_Given request_.
Which lines below fall between the one containing "make_fuselage()" and the one containing "points = [vertex.co"? Repeat them exactly, counting both of those lines, and add nothing else.

_Information shown_.

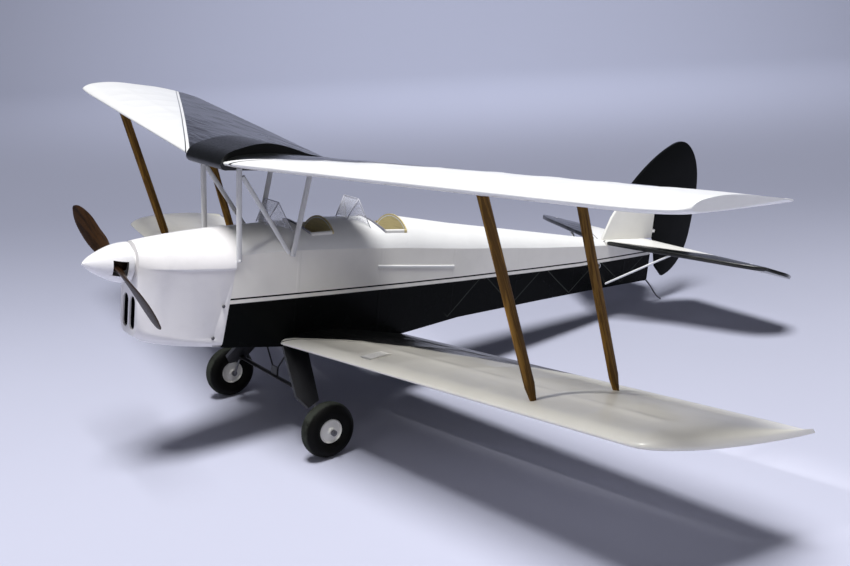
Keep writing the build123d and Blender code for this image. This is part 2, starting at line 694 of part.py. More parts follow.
def make_elevators():
    y = ELEVATOR_AXIS_Y
    half_t = ELEVATOR_T / 2
    inner, outer = 9.0, 166.0
    curve = Edge.make_spline([(outer, y, 0), (176, 665, 0), (168, 684, 0), (150, 691, 0)],
                             tangents=[(0.4, 1, 0), (-1, 0, 0)])
    edges = [curve, Edge.make_line((150, 691, 0), (33, 692, 0)),
             Edge.make_line((33, 692, 0), (inner, 652, 0)),
             Edge.make_line((inner, 652, 0), (inner, y, 0)),
             Edge.make_line((inner, y, 0), (outer, y, 0))]
    face = Face(Wire(edges)).moved(Pos(0, 0, STAB_Z - half_t))
    panel = Solid.extrude(face, Vector(0, 0, ELEVATOR_T))
    panel = panel.fuse(pin_x(y, STAB_Z, inner, outer, half_t))
    for at in ELEVATOR_TABS:
        panel = panel - block((at - 2.6, y - 4, -2), (at + 2.6, y + 3.4, 9))
    reach = 152.0
    panel = panel - pin_x(y, STAB_Z, -reach, reach, HINGE_ROD_R)
    panel = panel.rotate(Axis((0, y, STAB_Z), (1, 0, 0)), -ELEVATOR_DROOP)
    both_sides("elevator", panel)
    nodes["elevator_rod"] = pin_x(y, STAB_Z, -reach, reach, HINGE_ROD_R)


def make_fin_and_rudder():
    half_t = RUDDER_T / 2
    base = STAB_Z + STAB_T / 2
    fin = [(575, base), (586, 30), (600, 50), (614, 64.5), (POST_END, 63), (POST_END, base)]
    nodes["fin"] = prism_x(fin, -half_t, half_t)
    y = RUDDER_AXIS_Y
    low, high = base + 0.6, 63.0
    nose = Edge.make_spline([(613, 67.5), (628, 82.5), (648, 98.5), (668, 110.5), (688, 116),
                             (706, 106), (718, 84), (721.5, 58), (720, 30), (715, -2),
                             (703, -24), (681, -38.8)])
    chain = [(681, -38.8), (668, -27.5), (660, low - 4), (y, low), (y, high + 2), (613, 67.5)]
    edges = [nose] + [Edge.make_line(a, b) for a, b in zip(chain, chain[1:])]
    flat = Face(Wire(edges))
    plane = Plane((-half_t, 0, 0), x_dir=(0, 1, 0), z_dir=(1, 0, 0))
    rudder = Solid.extrude(plane * flat, Vector(RUDDER_T, 0, 0))
    rudder = rudder.fuse(rod((0, y, low), (0, y, high), half_t))
    for z in RUDDER_TABS:
        rudder = rudder - block((-4, y - 4, z - 2.6), (4, y + 3.2, z + 2.6))
    pin = rod((0, y, low + 2), (0, y, high + 3), HINGE_ROD_R)
    nodes["rudder"] = rudder - pin
    nodes["rudder_pin"] = pin
    tabs = []
    for z in RUDDER_TABS:
        tab = block((-half_t + 0.1, POST_END, z - TAB / 2), (half_t - 0.1, y + 1.5, z + TAB / 2))
        tabs.append(tab - rod((0, y, z - 4), (0, y, z + 4), HINGE_ROD_R + RUNNING))
    return tabs


def make_tail(hull):
    tabs = make_stabilizer(hull)
    make_elevators()
    tabs += make_fin_and_rudder()
    nodes["hinge_tabs"] = group(*tabs)
    brace = bar((7.0, 579, -43.5), (77, 603.5, 3.2), 3.4, 2.2)
    brace = brace - nodes["stabilizer"] - hull
    both_sides("tail_brace", max(brace.solids(), key=lambda s: s.volume))
    curve = Edge.make_spline([(0, 652.5, -40.5), (0, 660, -46), (0, 668, -53), (0, 677, -61.8),
                              (0, 686, SKID_Z)])
    path = [tuple(curve @ (i / 8)) for i in range(9)]
    skid = rod(path[0], path[1], 0.9)
    for a, b in zip(path[1:], path[2:]):
        skid = skid.fuse(Pos(*a) * Sphere(0.9), rod(a, b, 0.9))
    skid = skid - hull - nodes["fuselage_frame"]
    nodes["tail_skid"] = max(skid.solids(), key=lambda s: s.volume)


# ---- all -----------------------------------------------------------------------------
def write_nodes():
    """Pitch to the ground stance, centre over the floor and write one STEP per node."""
    os.makedirs("parts", exist_ok=True)
    posed = {name: Compound(shape.solids()).rotate(Axis.X, -GROUND_PITCH)
             for name, shape in nodes.items()}
    box = Compound(list(posed.values())).bounding_box()
    shift = Pos(0, -(box.min.Y + box.max.Y) / 2, -box.min.Z)
    print("nodes", len(posed), "shift", shift.position)
    for name, shape in posed.items():
        solids = shape.moved(shift).solids()
        export_step(solids[0] if len(solids) == 1 else Compound(solids), f"parts/{name}.step")


make_fuselage()
make_cockpits()
make_windscreens()
make_cowl()
make_plug_and_bearing()
make_propeller()
make_motor()
hull_block = body_loft(COWL_REAR_LOW - 6, TAIL_END, hull_wire)
strip = side_strip()
nodes["side_strips"] = group(strip, mirrored(strip))
wing_shapes = make_wings()
make_struts(wing_shapes)
make_gear(wing_shapes, hull_block)
make_wheels()
make_tail(hull_block)
write_nodes()
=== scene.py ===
"""A stick-and-tissue, rubber-powered biplane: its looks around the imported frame.

Every CAD node gets a procedural material. The wings' coverings, the cowl, the tail surfaces
and the gear legs are replaced by finer shapes, and small hardware is added. A paper sweep,
the lights and the camera follow at the end.
"""
from math import atan2, cos, pi, radians, sin, sqrt

import bmesh
import bpy
from mathutils import Matrix, Vector, noise


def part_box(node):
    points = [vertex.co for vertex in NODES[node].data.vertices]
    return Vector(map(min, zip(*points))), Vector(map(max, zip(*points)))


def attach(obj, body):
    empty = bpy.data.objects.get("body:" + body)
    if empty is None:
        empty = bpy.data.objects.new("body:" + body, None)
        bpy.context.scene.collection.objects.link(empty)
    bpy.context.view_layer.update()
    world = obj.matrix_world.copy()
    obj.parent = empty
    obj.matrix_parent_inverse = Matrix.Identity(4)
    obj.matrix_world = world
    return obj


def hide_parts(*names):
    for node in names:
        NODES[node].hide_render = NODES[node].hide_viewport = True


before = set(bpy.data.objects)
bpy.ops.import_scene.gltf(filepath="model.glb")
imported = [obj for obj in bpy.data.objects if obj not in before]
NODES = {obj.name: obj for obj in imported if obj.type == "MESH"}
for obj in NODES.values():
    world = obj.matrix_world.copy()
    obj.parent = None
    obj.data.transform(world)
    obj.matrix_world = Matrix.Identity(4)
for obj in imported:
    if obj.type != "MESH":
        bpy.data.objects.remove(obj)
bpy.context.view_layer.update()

MM = 0.001
SIDES = (("port", 1), ("starboard", -1))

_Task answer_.
make_fuselage()
make_cockpits()
make_windscreens()
make_cowl()
make_plug_and_bearing()
make_propeller()
make_motor()
hull_block = body_loft(COWL_REAR_LOW - 6, TAIL_END, hull_wire)
strip = side_strip()
nodes["side_strips"] = group(strip, mirrored(strip))
wing_shapes = make_wings()
make_struts(wing_shapes)
make_gear(wing_shapes, hull_block)
make_wheels()
make_tail(hull_block)
write_nodes()
=== scene.py ===
"""A stick-and-tissue, rubber-powered biplane: its looks around the imported frame.

Every CAD node gets a procedural material. The wings' coverings, the cowl, the tail surfaces
and the gear legs are replaced by finer shapes, and small hardware is added. A paper sweep,
the lights and the camera follow at the end.
"""
from math import atan2, cos, pi, radians, sin, sqrt

import bmesh
import bpy
from mathutils import Matrix, Vector, noise


def part_box(node):
    points = [vertex.co for vertex in NODES[node].data.vertices]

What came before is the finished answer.